■ What the exercise asks
Going from the top of the data below, give again each line through the one containing "through their centres.", both ends kept.

■ Source material
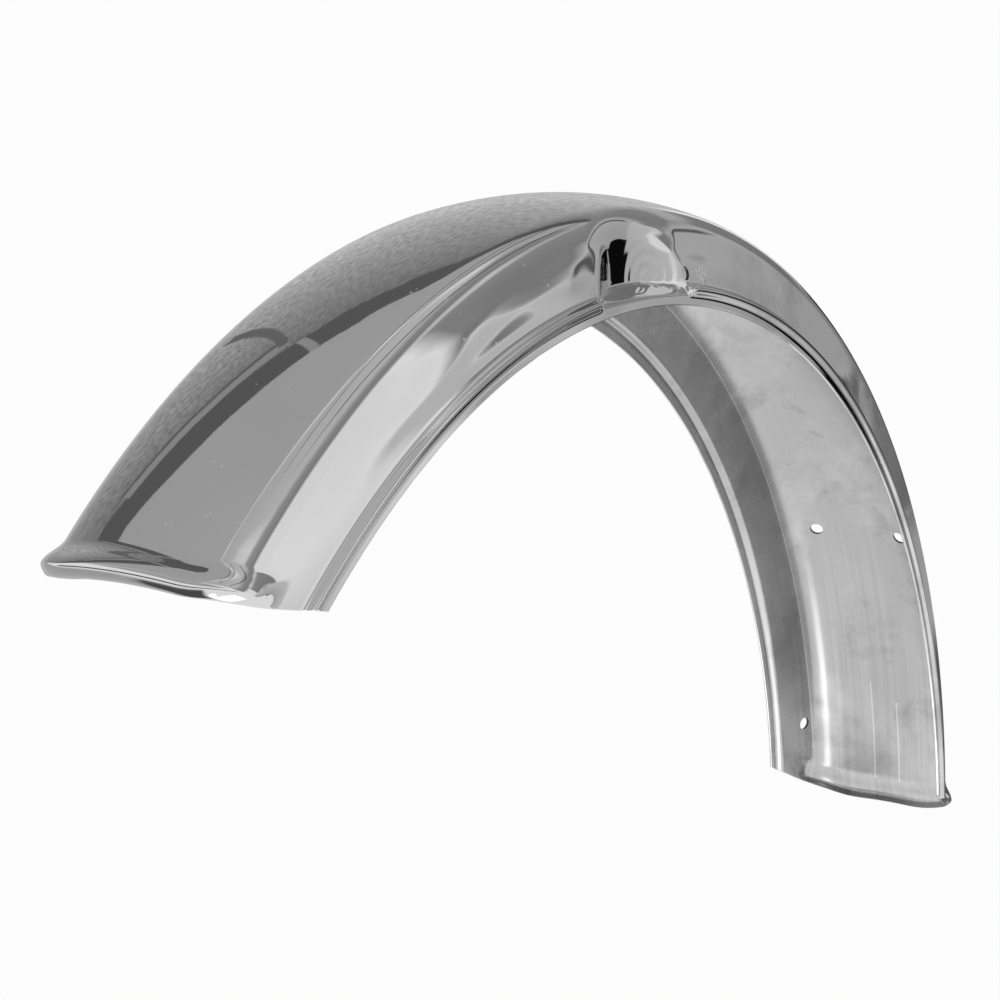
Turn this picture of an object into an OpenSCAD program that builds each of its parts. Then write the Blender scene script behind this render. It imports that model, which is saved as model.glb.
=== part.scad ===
// Front mudguard of a motorcycle: one pressed sheet of chromed steel, arched over the wheel.
// Its sides carry a bead beside the hem, both ends are turned up into a lip, and a dent on
// each side clears the fork leg.
// Frame: +X forwards, +Y to the rider's left, +Z up, with the guard as it sits on the machine.
// The origin is midway between the two fork bracket holes, on the line through their centres.

/* [Arch] */
// Radius of the crown's outside about the wheel's axle, at the middle of the guard
arch_r = 357; // [300:1:420]
// Angle of the fork legs behind the vertical, where the dents are
rake = 27; // [20:0.5:32]
// Angle of the arch in front of the fork legs, along its edges
front_angle = 41.6; // [30:0.1:60]
// Angle of the arch behind the fork legs, along its edges
rear_angle = 83; // [70:0.5:100]
// Length by which the crown reaches past the edges' ends at the front
front_reach = 26.6; // [10:0.2:40]
// Height above the edge up to which the front end slants
front_slant = 52; // [30:1:70]
// Length by which the crown reaches past the edges' ends at the rear
rear_reach = 27.8; // [10:0.2:40]
// Height above the edge up to which the rear end slants
rear_slant = 61; // [30:1:70]
// Thickness of the sheet
sheet_t = 1.2; // [0.8:0.1:2]

/* [Section] */
// Half-width of the crown, up to where the shoulders start
crown_half = 29.6; // [24:0.1:40]
// Radius of the crown across the guard
crown_r = 106; // [80:1:160]
// Radius of the shoulders across the guard
shoulder_r = 15; // [8:0.5:18]
// Angle at which the sides lean outwards
side_lean = 16; // [4:0.5:22]
// Height of a side along its slope, from the shoulder to the edge
side_l = 29; // [24:0.5:45]

/* [Bead] */
// Width of the bead along the side
bead_w = 6.6; // [4:0.1:10]
// Height of the bead above the side
bead_h = 2.4; // [1:0.1:4]
// Width of the flat hem between the bead and the edge
hem_w = 2.6; // [1.5:0.1:6]

/* [End lips] */
// Length of a lip along the arch
lip_l = 14.5; // [8:0.5:20]
// Length of the lip's turned-down nose
nose_l = 3.5; // [2:0.1:6]
// Height of the lip's crest above the crown
lip_h = 3.2; // [2:0.1:8]
// Height that the nose drops from the crest
nose_drop = 3.2; // [1:0.1:6]
// Distance from the edge of a side up to where the lip dies out
lip_end = 18; // [12:0.5:26]
// Distance over which the lip dies out
lip_fade = 12; // [4:0.5:20]

/* [Fork dents] */
// Radius of the dents, about a line along the fork leg
dent_r = 61; // [45:1:80]
// Distance from the guard's middle to the deepest line of a dent
dent_inset = 35.5; // [30:0.1:42]
// Size of the rounding on a dent's rim
dent_round = 2.4; // [1:0.1:8]
// Distance from the edge of a side up to the dent's floor
dent_floor = 9; // [6:0.1:14]
// Height of the step between the dent's floor and the hem
dent_step = 5.5; // [3:0.1:8]
// Half of the length without a bead below a dent
bead_gap = 33; // [20:0.5:45]
// Length over which the bead ends
bead_fade = 4; // [1:0.5:8]

/* [Holes] */
// Diameter of the fork bracket holes
bracket_hole_d = 5.5; // [4:0.1:9]
// Distance of the bracket holes behind the middle of the dents
bracket_back = 35.5; // [20:0.5:45]
// Distance of the bracket holes' line below the crown's outside
bracket_drop = 30; // [22:0.5:36]
// Diameter of the hole in the middle of the crown
crown_hole_d = 5.5; // [3:0.1:9]
// Angle of the crown's hole behind the fork legs
crown_hole_angle = 8.4; // [0:0.1:20]
// Diameter of the rear stay's two holes in the crown
stay_hole_d = 6.5; // [4:0.1:9]
// Distance between the rear stay's two holes
stay_hole_gap = 45.5; // [30:0.5:52]
// Angle of the rear stay's holes behind the fork legs
stay_angle = 61.2; // [50:0.1:65]
// Diameter of the hole near the end of each side
side_hole_d = 6.5; // [4:0.1:9]
// Distance of the side holes from the edges' rear end, along the crown
side_hole_in = 17.5; // [16:0.5:40]
// Distance of the side holes' line below the crown's outside
side_hole_drop = 16.5; // [12:0.5:30]

/* [Smoothness] */
// Faces across half of the crown
crown_faces = 3; // [2:1:6]
// Faces across a shoulder
shoulder_faces = 4; // [3:1:8]
// Faces up the plain part of a side
side_faces = 3; // [2:1:6]
// Faces across the bead
bead_faces = 4; // [4:2:8]
// Angle of arch that a face covers away from the dents and the ends
face_angle = 3; // [1.5:0.5:6]
// Faces along a dent
dent_faces = 20; // [16:2:30]
// Faces along a lip's rise, and again along its nose
lip_faces = 4; // [3:1:6]

/* [Hidden] */

hole_faces = 48;
// Turn of the section's surface where the shoulder starts, and down the side
crown_turn = asin(crown_half / crown_r);
side_turn = 90 - side_lean;
// Centre line of the shoulder, as distances from the middle and from the axle
shoulder_y = (crown_r - shoulder_r) * sin(crown_turn);
shoulder_z = arch_r - crown_r + (crown_r - shoulder_r) * cos(crown_turn);
side_y = shoulder_y + shoulder_r * sin(side_turn);
side_z = shoulder_z + shoulder_r * cos(side_turn);
plain_l = side_l - hem_w - bead_w;
// The arch's angles along its edges, which are counted from the fork legs, forwards
front_end = front_angle;
rear_end = -rear_angle;
lip_angle = arc_angle(lip_l);
nose_angle = arc_angle(nose_l);
// Half of the angle over which a dent, with its rounded rim, reaches out to the side's slope
dent_depth = side_y + side_l * sin(side_lean) - dent_inset + dent_round;
dent_reach = sqrt(dent_depth * (2 * dent_r - dent_depth));
dent_angle = asin(dent_reach / (side_z - side_l * cos(side_lean)));
// Places of the holes about the axle
bracket_r = arch_r - bracket_drop;
side_hole_r = arch_r - side_hole_drop;
bracket_angle = asin(-bracket_back / bracket_r);
side_hole_angle = rear_end + arc_angle(side_hole_in);

// Angle that a length along the crown covers
function arc_angle(l) = l / arch_r * 180 / PI;

// 0 up to start, 1 from start + length, and smooth between
function ease(v, start, length) =
    let (u = min(max((v - start) / length, 0), 1)) u * u * (3 - 2 * u);

// The smaller of a and b, with a rounded corner of size k where they cross
function soft_min(a, b, k) = min(a, b) - pow(max(k - abs(a - b), 0), 2) / (4 * k);

// One point of the half-section: distances from the middle and the axle, the surface's
// turn, the height above the edge along the side, and the share of the bead's height
function on_crown(turn) =
    [crown_r * sin(turn), arch_r - crown_r * (1 - cos(turn)), turn,
     side_l + (shoulder_r * (side_turn - crown_turn) + crown_r * (crown_turn - turn)) * PI / 180, 0];
function on_shoulder(turn) =
    [shoulder_y + shoulder_r * sin(turn), shoulder_z + shoulder_r * cos(turn), turn,
     side_l + shoulder_r * (side_turn - turn) * PI / 180, 0];
function on_side(d, bead) =
    [side_y + d * sin(side_lean), side_z - d * cos(side_lean), side_turn, side_l - d, bead];

half_section = concat(
    [for (i = [0 : crown_faces - 1]) on_crown(crown_turn * i / crown_faces)],
    [for (i = [0 : shoulder_faces])
        on_shoulder(crown_turn + (side_turn - crown_turn) * i / shoulder_faces)],
    [for (i = [1 : side_faces]) on_side(plain_l * i / side_faces, 0)],
    [for (i = [1 : bead_faces])
        on_side(plain_l + bead_w * i / bead_faces, (1 - cos(360 * i / bead_faces)) / 2)],
    [on_side(side_l, 0)]);
half_count = len(half_section);

// Height of the end lips above the sheet, at a distance in from the end
function lip_rise(inset) =
    inset >= nose_l
        ? lip_h * (1 - ease(inset, nose_l, lip_l - nose_l))
        : lip_h - nose_drop * (1 - sin(90 * inset / nose_l));

// Angle that the slanted ends add to a station along the arch, at a height above the edge
function slant(height, station) =
    station > dent_angle
        ? arc_angle(front_reach) * sin(90 * min(height / front_slant, 1))
            * min((station - dent_angle) / (front_end - lip_angle - dent_angle), 1)
        : station < -dent_angle
            ? -arc_angle(rear_reach) * sin(90 * min(height / rear_slant, 1))
                * min((station + dent_angle) / (rear_end + lip_angle + dent_angle), 1)
            : 0;

// Distance of a dent's surface from the guard's middle, x along the arch from the fork leg
function dent_wall(x) = dent_inset + dent_r - sqrt(max(dent_r * dent_r - x * x, 0));

// A point of the sheet. side is -1 or 1, and depth is 0 on the outside and 1 on the inside
function sheet_point(p, side, depth, station) =
    let (
        angle = station + slant(p[3], station),
        inset = min(front_end - station, station - rear_end) / 180 * PI * arch_r,
        lip = lip_rise(inset) * ease(p[3], lip_end, lip_fade),
        bead = bead_h * p[4] * ease(abs(p[1] * sin(angle)), bead_gap, bead_fade),
        out = lip + bead - depth * sheet_t,
        y = p[0] + out * sin(p[2]),
        z = p[1] + out * cos(p[2]),
        x = z * sin(angle),
        wall = dent_wall(x) - depth * sheet_t,
        share = ease(p[3], dent_floor - dent_step, dent_step),
        dented = y - share * (y - soft_min(y, wall, dent_round)),
        turned = angle - rake)
    [z * sin(turned), side * dented, z * cos(turned)];

// One skin's points at a station, from one edge to the other
function sheet_row(station, depth) = concat(
    [for (i = [half_count - 1 : -1 : 1]) sheet_point(half_section[i], -1, depth, station)],
    [for (i = [0 : half_count - 1]) sheet_point(half_section[i], 1, depth, station)]);

// Angles from a to b in n equal steps, without b itself
function steps(a, b, n) = [for (i = [0 : n - 1]) a + (b - a) * i / n];
function plain_steps(a, b) = steps(a, b, max(1, round((b - a) / face_angle)));

// Stations along the arch, as angles along its edges
stations = concat(
    steps(rear_end, rear_end + nose_angle, lip_faces),
    steps(rear_end + nose_angle, rear_end + lip_angle, lip_faces),
    plain_steps(rear_end + lip_angle, -dent_angle),
    steps(-dent_angle, dent_angle, dent_faces),
    plain_steps(dent_angle, front_end - lip_angle),
    steps(front_end - lip_angle, front_end - nose_angle, lip_faces),
    steps(front_end - nose_angle, front_end, lip_faces),
    [front_end]);

// Two triangles for the face with these corners
function face(a, b, c, d) = [[a, c, b], [a, d, c]];

// The bare sheet: an outside and an inside skin, joined along the hems and across both ends
module sheet() {
    across = 2 * half_count - 1;
    rows = len(stations);
    inside = across * rows;
    points = concat(
        [for (station = stations) each sheet_row(station, 0)],
        [for (station = stations) each sheet_row(station, 1)]);
    skins = [for (r = [0 : rows - 2], i = [0 : across - 2])
        let (p = r * across + i, q = p + across)
        each concat(
            face(p, q, q + 1, p + 1),
            face(inside + p, inside + p + 1, inside + q + 1, inside + q))];
    hems = [for (r = [0 : rows - 2], i = [0, across - 1])
        let (p = r * across + i, q = p + across)
        each i == 0
            ? face(p, inside + p, inside + q, q)
            : face(p, q, inside + q, inside + p)];
    ends = [for (r = [0, rows - 1], i = [0 : across - 2])
        let (p = r * across + i)
        each r == 0
            ? face(p, p + 1, inside + p + 1, inside + p)
            : face(p, inside + p, inside + p + 1, p + 1)];
    polyhedron(points, concat(skins, hems, ends), convexity = 6);
}

// Moves what is drawn about the axle, at the fork leg's angle, to its place in the frame
module about_axle(angle) {
    rotate([0, angle - rake, 0]) children();
}

// A drill along the radius at an angle, through the crown only
module crown_drill(angle, y, d) {
    depth = crown_r * (1 - cos(crown_turn)) + lip_h + 2 * sheet_t;
    about_axle(angle)
        translate([0, y, arch_r - depth])
            cylinder(h = depth + lip_h, d = d, $fn = hole_faces);
}

// A drill straight across the guard, through both sides
module side_drill(angle, r, d) {
    reach = side_y + side_l;
    about_axle(angle)
        translate([0, reach, r])
            rotate([90, 0, 0]) cylinder(h = 2 * reach, d = d, $fn = hole_faces);
}

module mudguard() {
    color("silver")
        translate([-bracket_r * sin(bracket_angle - rake), 0, -bracket_r * cos(bracket_angle - rake)])
            difference() {
                sheet();
                side_drill(bracket_angle, bracket_r, bracket_hole_d);
                side_drill(side_hole_angle, side_hole_r, side_hole_d);
                crown_drill(-crown_hole_angle, 0, crown_hole_d);
                for (side = [-1, 1])
                    crown_drill(-stay_angle, side * stay_hole_gap / 2, stay_hole_d);
            }
}

mudguard();
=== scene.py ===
import math

import bpy
import numpy as np
from mathutils import Matrix, Vector, noise

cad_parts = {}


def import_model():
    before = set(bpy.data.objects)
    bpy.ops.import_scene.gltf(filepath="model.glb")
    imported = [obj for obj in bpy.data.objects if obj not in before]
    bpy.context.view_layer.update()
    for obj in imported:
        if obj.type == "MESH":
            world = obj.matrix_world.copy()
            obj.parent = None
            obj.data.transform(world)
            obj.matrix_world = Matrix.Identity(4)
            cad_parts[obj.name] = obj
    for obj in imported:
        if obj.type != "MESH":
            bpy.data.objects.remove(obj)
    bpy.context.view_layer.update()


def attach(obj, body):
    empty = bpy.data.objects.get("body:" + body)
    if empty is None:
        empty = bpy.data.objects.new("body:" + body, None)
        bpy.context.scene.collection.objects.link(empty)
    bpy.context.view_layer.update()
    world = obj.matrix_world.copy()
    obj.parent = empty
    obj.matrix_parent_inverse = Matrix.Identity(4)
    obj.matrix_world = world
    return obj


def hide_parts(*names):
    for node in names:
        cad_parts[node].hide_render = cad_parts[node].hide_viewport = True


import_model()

MM = 0.001

# The arch, its section and its pressed details, in millimetres and degrees. The beads are 0.05 lower than
# in the part's source, which keeps them inside the box of its facets
ARCH_R, RAKE, FRONT_END, REAR_END, SHEET_T = 357.0, 27.0, 41.6, -83.0, 1.2
CROWN_HALF, CROWN_R, SHOULDER_R, SIDE_LEAN, SIDE_L = 29.6, 106.0, 15.0, 16.0, 29.0
BEAD_W, BEAD_H, HEM_W = 6.6, 2.35, 2.6
BEAD_GAP, BEAD_FADE = 33.0, 4.0
LIP_L, NOSE_L, LIP_H, NOSE_DROP, LIP_END, LIP_FADE = 14.5, 3.5, 3.2, 3.2, 18.0, 12.0
FRONT_REACH, FRONT_SLANT, REAR_REACH, REAR_SLANT = 26.6, 52.0, 27.8, 61.0
EDGE = 0.25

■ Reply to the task
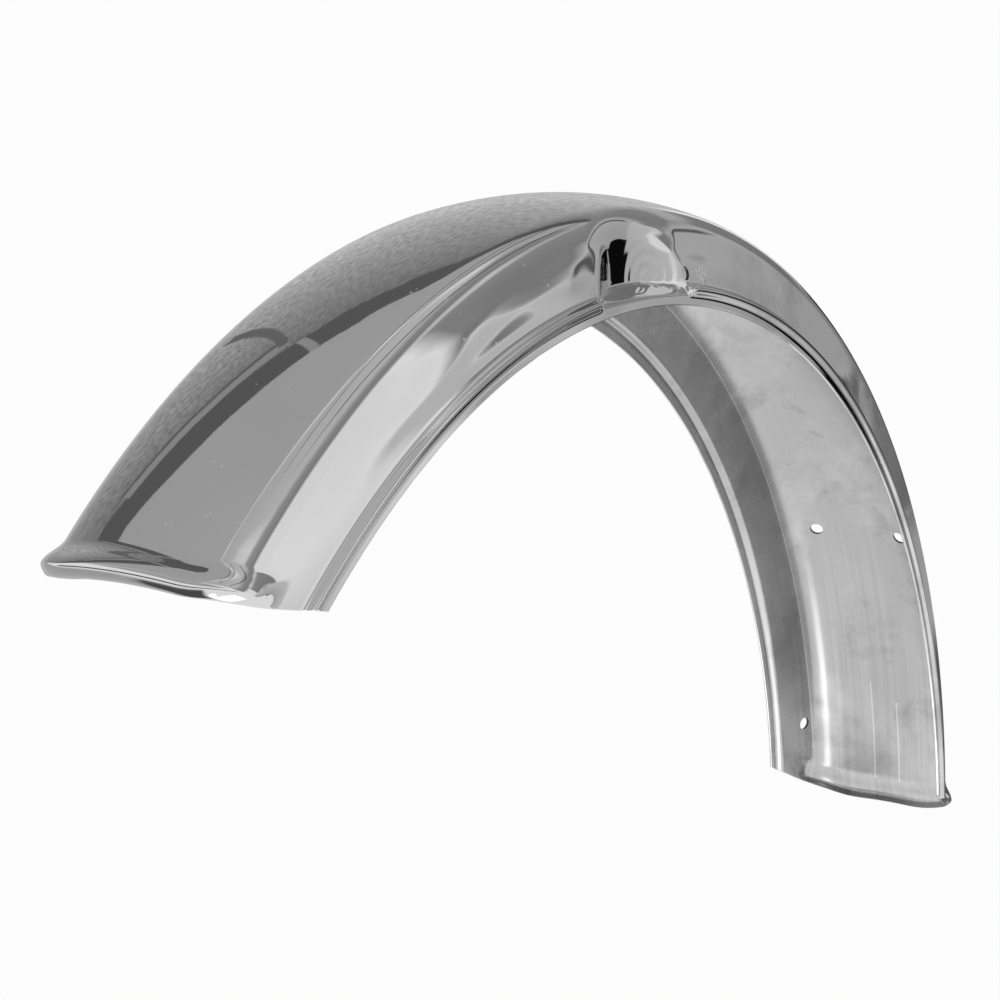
Turn this picture of an object into an OpenSCAD program that builds each of its parts. Then write the Blender scene script behind this render. It imports that model, which is saved as model.glb.
=== part.scad ===
// Front mudguard of a motorcycle: one pressed sheet of chromed steel, arched over the wheel.
// Its sides carry a bead beside the hem, both ends are turned up into a lip, and a dent on
// each side clears the fork leg.
// Frame: +X forwards, +Y to the rider's left, +Z up, with the guard as it sits on the machine.
// The origin is midway between the two fork bracket holes, on the line through their centres.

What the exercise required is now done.